Type 530 (1950)
Not only with the pure numerical value does the type 530 offer more than a usual 356, but also otherwise the sports car derivative is special: In the early 1950s, with its extended wheelbase, raised roof, and four full-size seats, it showed what a Porsche for the family could look like. The young father Ferry Porsche seemed to like the car, but it still never made it into series production. The somewhat different 356 however, sets the first impulse for the four-seater sports car from Porsche.
754 T7 (1959)
T minus 7 seconds: No, it is not a countdown - and certainly not one to the 911. That's why the focus is on the Porsche 754 T7 and not on the 754 T8, which developed into the iconic 911. In 1959, the T7 reveals a possible alternative future in Zuffenhausen: it is dominated by a four-seater sports car with rear-wheel drive, which is comfortable in the rear and also comes from the Stuttgart suburb. The reality on the other hand? At the beginning of the 1960s, it looks quite different. And with the 911 it became even more sporty.
928 H50 (1986)
The 928 has an eventful history: Launched as the successor to the 911, it initially failed due to great expectations, only to become a great transaxle icon later on. In addition, the Porsche engineers also used it as the basis for numerous tests - such as the H50 seen here: In 1986 and shortly after a four-seater one-off for company boss Ferry Porsche, the idea of the four-seater Porsche was revived, but ultimately failed due to the rigidity of the converted body with doors opening in opposite directions. But the idea is back on the table - where it stays.
Porsche 989 (1991)
Back to the future? Or the past? Neither. Even if the 989 easily manages the 141 kilometers per hour supposedly necessary for time travel. In fact, the 1991 study is the last and direct ancestor of the Panamera: V8 front-engine, transaxle construction, four ordinary doors, and enough space for four passengers plus luggage. The design? Elegant. The targeted market? Luxury segment. Economic problems alone at the beginning of the 1990s prevent it from going into series production as the first four-door Porsche.
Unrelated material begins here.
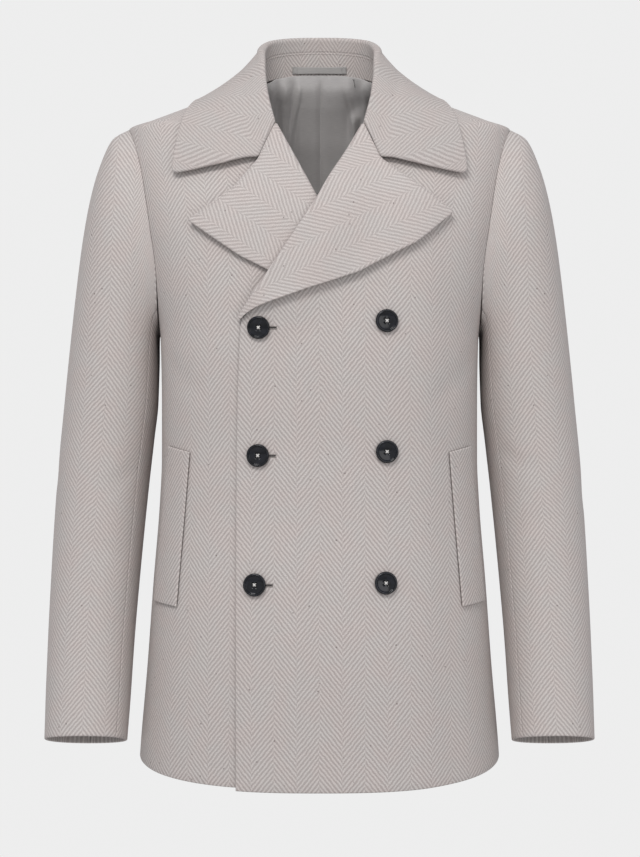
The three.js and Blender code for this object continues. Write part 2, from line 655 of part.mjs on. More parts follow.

While in 2002 it was initially overtaken by the Cayenne on its way to becoming the first four-door production Porsche, the Panamera 2020 after eleven years of production, is now better and faster than ever: With up to 630 HP in the Turbo S version, the model update is impressive. And, of course, with a refined chassis, a newly adapted light band in the rear, but also an aerodynamically more favorably designed front bumper, which it takes over from the previous sports package. Also still available: the »Sport Turismo« body version with an even larger luggage compartment and a steeper sloping rear, but also the hybrid versions.